WHAT IS ASKED
The data below holds a line containing "translate([0, 0, -foot_h])" and a line containing "if empty is"; please quote exactly those two lines and every line between them, and nothing else.

Entries with model source code
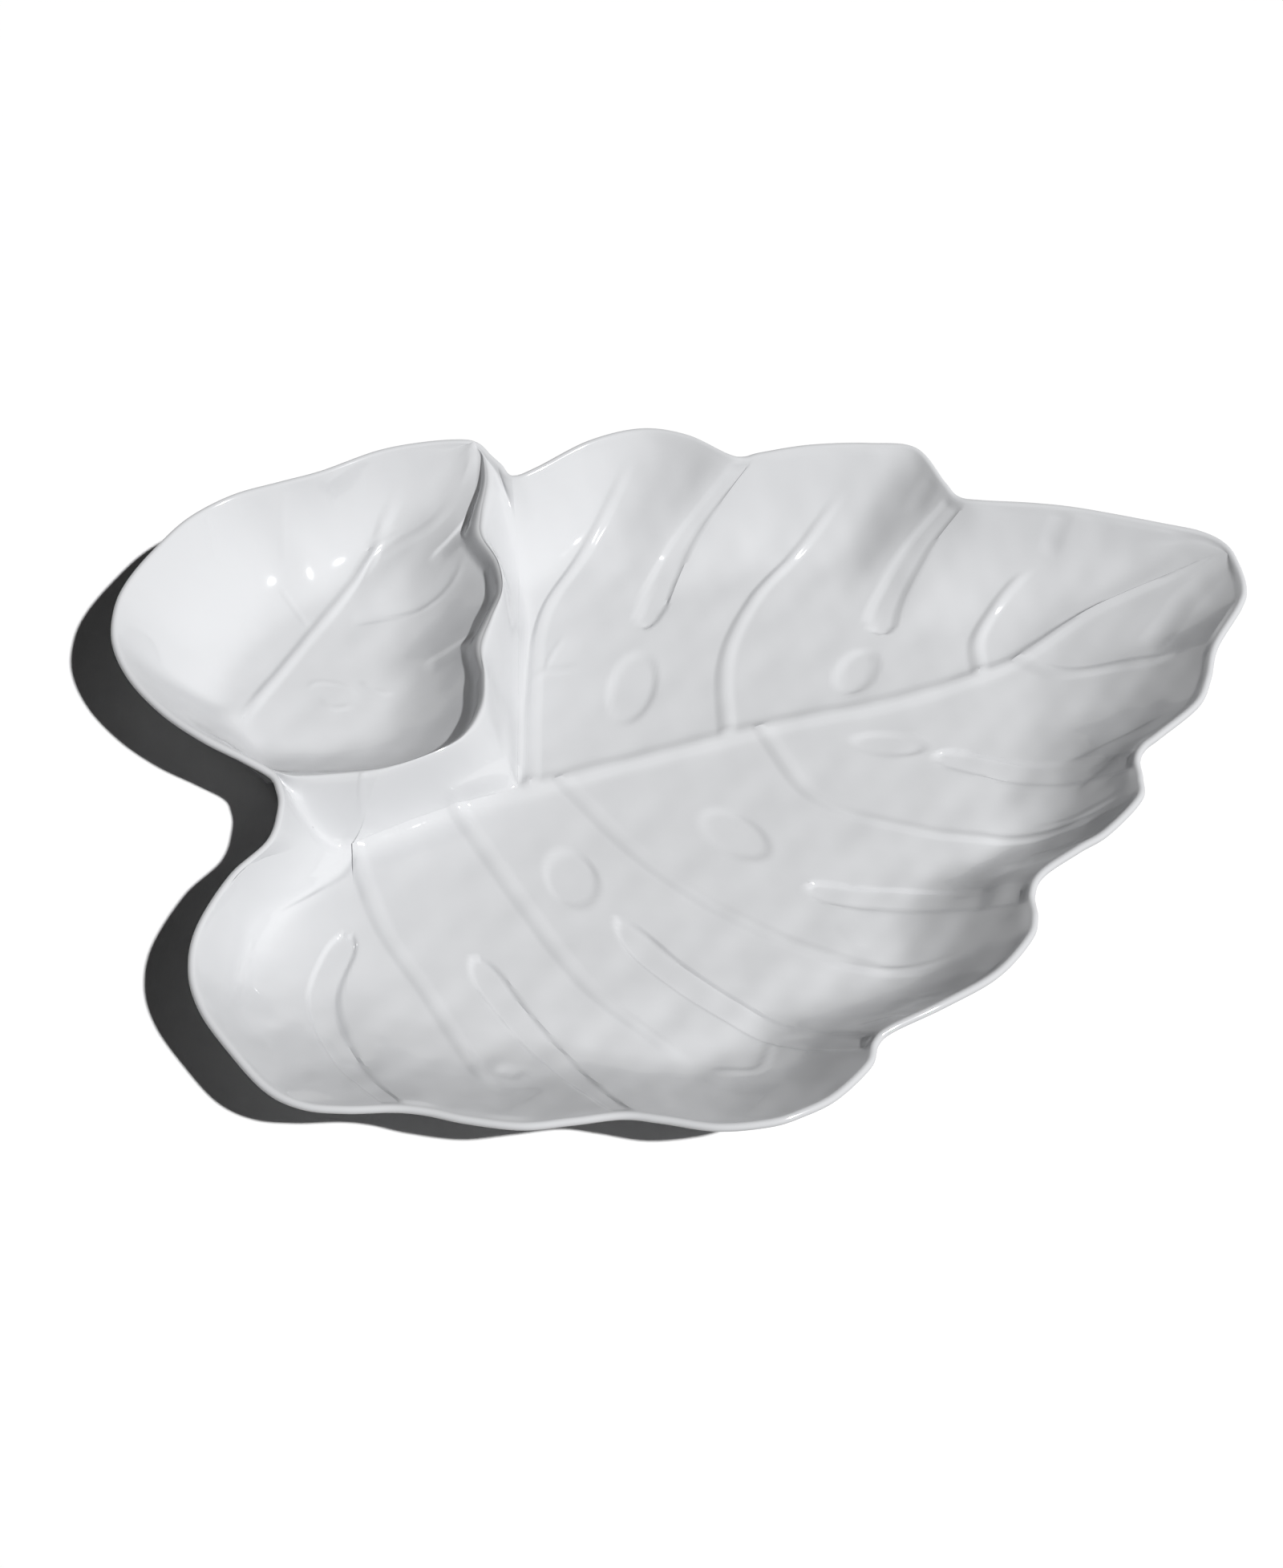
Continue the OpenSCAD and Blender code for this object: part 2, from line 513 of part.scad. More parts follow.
// The foot rings meet the flat underside of the two floors
module large_foot_ring() {
    function oval(l, w) = [for (a = [0:5:355]) [l / 2 * cos(a), w / 2 * sin(a)]];
    color("white")
        translate(place(large_foot_share, 0))
            rotate(large_foot_turn)
                linear_extrude(foot_h)
                    difference() {
                        polygon(oval(large_foot_l, large_foot_w));
                        polygon(oval(large_foot_l - 2 * foot_t, large_foot_w - 2 * foot_t));
                    }
}
module small_foot_ring() {
    color("white")
        translate(place(small_foot_share, 0))
            difference() {
                cylinder(d = small_foot_d, h = foot_h, $fn = 72);
                translate([0, 0, -foot_h])
                    cylinder(d = small_foot_d - 2 * foot_t, h = 3 * foot_h, $fn = 72);
            }
}

large_leaf();
small_leaf();
divider();
large_foot_ring();
small_foot_ring();
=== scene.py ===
# %% [markdown]
# # A leaf shaped serving plate in glossy white melamine
# The real plate is one moulding: a large lobed leaf to serve from, a small leaf bowl for the
# dip, a steep divider between them and two foot rings below. The five CAD solids hold the
# true sizes, and each gets a piece here that follows the same curves with far more points,
# so that the gloss runs smoothly and every vein catches the light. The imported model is
# loaded first.

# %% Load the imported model
from math import acos, atan2, ceil, cos, pi, radians, sin
import bpy
import numpy as np
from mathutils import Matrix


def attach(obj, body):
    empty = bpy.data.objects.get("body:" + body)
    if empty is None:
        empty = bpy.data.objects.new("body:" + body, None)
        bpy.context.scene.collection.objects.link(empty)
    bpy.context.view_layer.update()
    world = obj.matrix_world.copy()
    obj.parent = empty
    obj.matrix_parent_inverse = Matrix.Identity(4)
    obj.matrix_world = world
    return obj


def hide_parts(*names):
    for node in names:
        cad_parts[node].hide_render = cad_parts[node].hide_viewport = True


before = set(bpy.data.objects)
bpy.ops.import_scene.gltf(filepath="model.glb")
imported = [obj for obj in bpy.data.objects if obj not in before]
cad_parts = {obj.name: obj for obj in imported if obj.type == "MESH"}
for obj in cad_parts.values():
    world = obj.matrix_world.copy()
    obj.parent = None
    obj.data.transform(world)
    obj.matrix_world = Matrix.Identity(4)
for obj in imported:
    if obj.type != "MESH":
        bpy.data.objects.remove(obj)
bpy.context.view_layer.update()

# %% [markdown]
# ## Sizes
# A plate maker's drawing starts from a few sizes: how long, how wide, how high the rim and
# how thick the wall. All lengths below are millimetres and become metres only when a mesh
# is made. Places on the plate are shares of its length and width, in thousandths, so that
# the whole drawing follows those few sizes.

# %% Driving sizes in millimetres
PLATE_L, PLATE_W, RIM_H, WALL_T = 462, 341, 40, 3.2
LARGE_DISH_W, SMALL_DISH_W = 58, 44
DIVIDER_H, BAND_H = 37, 9
MIDRIB_W, MIDRIB_RISE = 8, 1.6
VEIN_W, VEIN_RISE = 5, 1
SLIT_W, SLIT_SINK, OVAL_SINK = 12, 1.3, 1.1
FOOT_H, FOOT_T = 3, 4
LARGE_FOOT, SMALL_FOOT_D = (180, 106), 42
FLOOR_Z = FOOT_H + WALL_T
print("plate", PLATE_L, "x", PLATE_W, "mm, rim", RIM_H, "mm high, wall", WALL_T, "mm")

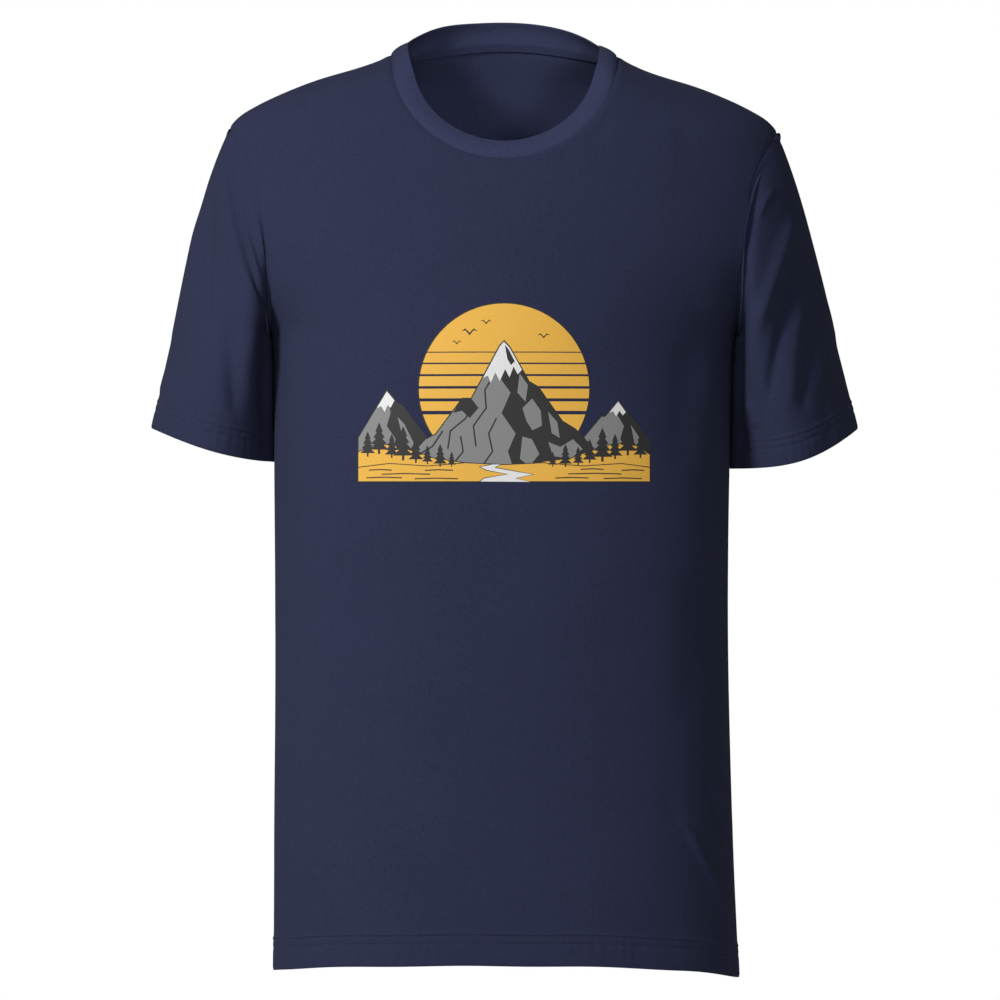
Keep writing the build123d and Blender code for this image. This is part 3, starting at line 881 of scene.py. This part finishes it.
def make_inner_seams():
    """Overlocked seam allowances and the neck tape, inside the shirt."""
    pieces = []
    wave = np.sin(np.linspace(0, 1, 300) * 900)
    runs = (
        ("side", np.linspace(-713, UNDERARM - 3, 300), 0.85, 0.2 * wave),
        ("shoulder", np.linspace(-55, -4.5, 90), 0.95, 0.0),
    )
    for side, name in SIDES:
        for kind, z, depth, ripple in runs:
            rows = []
            for w in (0.4, 2.5, 4.5, 6.2):
                t = (w + ripple * (w > 5)) / back_depth(z)
                rows.append(np.stack([t if side > 0 else math.pi - t, z], -1))
            g = np.array(rows if side < 0 else rows[::-1])
            title, node = kind + "_allowance_" + name, kind + "_seam_" + name
            pieces.append(body_strip(title, g[..., 0], g[..., 1], depth, 1.1, node, 6))
    ring = np.linspace(0.004, 2 * math.pi - 0.004, 500)
    half_ring = np.linspace(0.1, math.pi - 0.1, 240)
    for title, turn, widths, depth, thickness, slot_name, node in (
        ("neck_allowance", ring, (6.2, 4.5, 2.5, 0.8), 0.85, 1.1, "overlock", "neck_seam"),
        ("neck_tape_cloth", half_ring, (6.8, 5.0, 3.0, 0.8), 2.1, 0.5, "seam_tape", "neck_tape"),
    ):
        z = neck_z(turn)
        slope = np.linalg.norm(body_at(turn, z) - body_at(turn, z - 1), axis=-1)
        g = np.array([np.stack([turn, z - w / slope], -1) for w in widths])
        pieces.append(body_strip(title, g[..., 0], g[..., 1], depth, thickness, node, 6))
    for side, name in SIDES:
        a = np.linspace(0.3 - math.pi, math.pi - 0.3, 260)
        reach = np.linalg.norm(sleeve_hem_point(a, side) - armhole(a, side), axis=-1)
        places = [(a, w / reach) for w in (0.8, 2.6, 4.4, 6.2)]
        pieces.append(sleeve_strip("armhole", side, name, places, 0.9, side > 0))
        down = np.linspace(0.1, 0.76, 90)
        under = np.full(90, math.pi)
        beside = np.full(90, math.pi - 0.01)
        speed = sleeve_at(under, down, side) - sleeve_at(beside, down, side)
        speed = np.linalg.norm(speed, axis=-1) / 0.01
        places = [(math.pi - 0.004 - w / speed, down) for w in (0.6, 2.6, 4.4, 6.2)]
        pieces.append(sleeve_strip("underarm", side, name, places, 0.85, side < 0))
    return pieces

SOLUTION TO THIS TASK
                translate([0, 0, -foot_h])
                    cylinder(d = small_foot_d - 2 * foot_t, h = 3 * foot_h, $fn = 72);
            }
}

large_leaf();
small_leaf();
divider();
large_foot_ring();
small_foot_ring();
=== scene.py ===
# %% [markdown]
# # A leaf shaped serving plate in glossy white melamine
# The real plate is one moulding: a large lobed leaf to serve from, a small leaf bowl for the
# dip, a steep divider between them and two foot rings below. The five CAD solids hold the
# true sizes, and each gets a piece here that follows the same curves with far more points,
# so that the gloss runs smoothly and every vein catches the light. The imported model is
# loaded first.

# %% Load the imported model
from math import acos, atan2, ceil, cos, pi, radians, sin
import bpy
import numpy as np
from mathutils import Matrix


def attach(obj, body):
    empty = bpy.data.objects.get("body:" + body)
    if empty is None:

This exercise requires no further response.